Невольно, подчиняясь уверенному спокойствию индуса, мы придвинулись поближе к нему, как бы ища у него защиты.
Море, до того времени неподвижное, слегка покрылось рябью и легкий освежающий ветерок пронесся по палубе. Мы с наслаждением стали вдыхать прохладный воздух.
В это время среди пассажиров появился помощник капитана.
— Попрошу всех пассажиров вниз! Поскорей, господа, пожалуйста!.. Сейчас начнется шквал, опасности нет никакой… Поскорей, господа!..
Не успели еще пассажиры уйти, как внезапно, словно по волшебству, пронесся первый порыв ветра, чуть не сбивший нас с ног. Мы инстинктивно схватились покрепче за что попало. За порывом последовала минута затишья и затем ветер, как бы радуясь свободе после долгого заточения, загудел с силой, понятной только тем, кто сам видел и испытал бурю в южных водах.
От бешеного напора воздуха мачты гнулись, как тростинки. Канаты лопались; собственного голоса не было слышно от шума и воя, напоминавшего пальбу тысячи орудий.
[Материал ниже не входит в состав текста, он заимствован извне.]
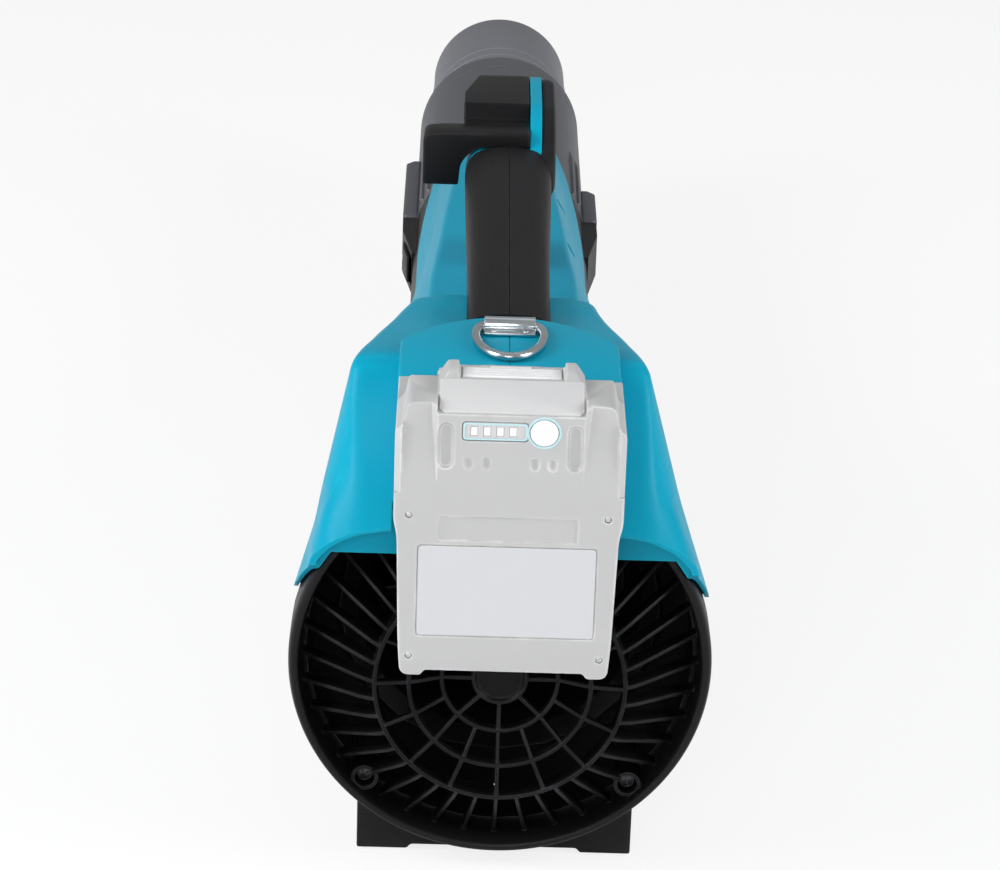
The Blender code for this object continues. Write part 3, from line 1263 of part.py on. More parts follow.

Волны, сначала маленькие, начали увеличиваться и вскоре превратились в горы, среди которых громадная «Виктория» казалась небольшой шлюпкой.
Море кипело, как в котле.
Вдруг мимо моего уха просвистел конец оторванного ветром каната, и, описав полукруг, захлестнул не терявшего ни на минуту спокойствия индуса.
Я ясно видел, как конец веревки, обкрутившись вокруг старика, сильно ударил его по голове и тот сначала грузно опустился на палубу, а затем, подхваченный новым порывом, перекинулся через борт и исчез в пене высокой волны, залившей палубу.
В ту же минуту я скорее почувствовал, чем увидел, как что-то промелькнуло около меня и исчезло в водовороте недалеко от того места, где скрылся ушибленный канатом индус.
В тот же момент на палубе раздался крик, повторенный десятками голосов:
— Человек за бортом!.. Человек за бортом!..
…И в ту же минуту раздался крик: — Человек за бортом!..
И тотчас же несколько спасательных кругов промелькнули в воздухе.
Мне было видно, как один из кругов упал около того места, где скрылся упавший индус и кто-то, бросившийся ему на помощь.
Очнувшись от первого момента неожиданности, я оглянулся. Сэр Артур Невилль стоял около меня, судорожно схватившись за перила. Профессора же не было.
— Где профессор? — закричал я, стараясь перекричать рев бури.
Невилль молча указал мне рукой на море…
Этот порыв ветра, ужасный по своей силе, был последним и шквал, налетевший так внезапно, столь же быстро стал утихать.
В южных морях такие шквалы никогда не бывают продолжительными и длятся иногда всего несколько минут.
Пароход застопорил машину и, сделав поворот, направился по вздымавшимся еще горами волнам назад.
На носу послышался радостный возглас сигнального матроса:
— Человек справа!.. Два человека!.. — и через несколько минут полубесчувственный Перкинс и бесчувственный индус очутились на палубе.
У индуса голова была окровавлена. Конец каната рассек ему кожу, к счастью, не раздробив костей, и судовой врач после перевязки заявил, что опасности нет никакой.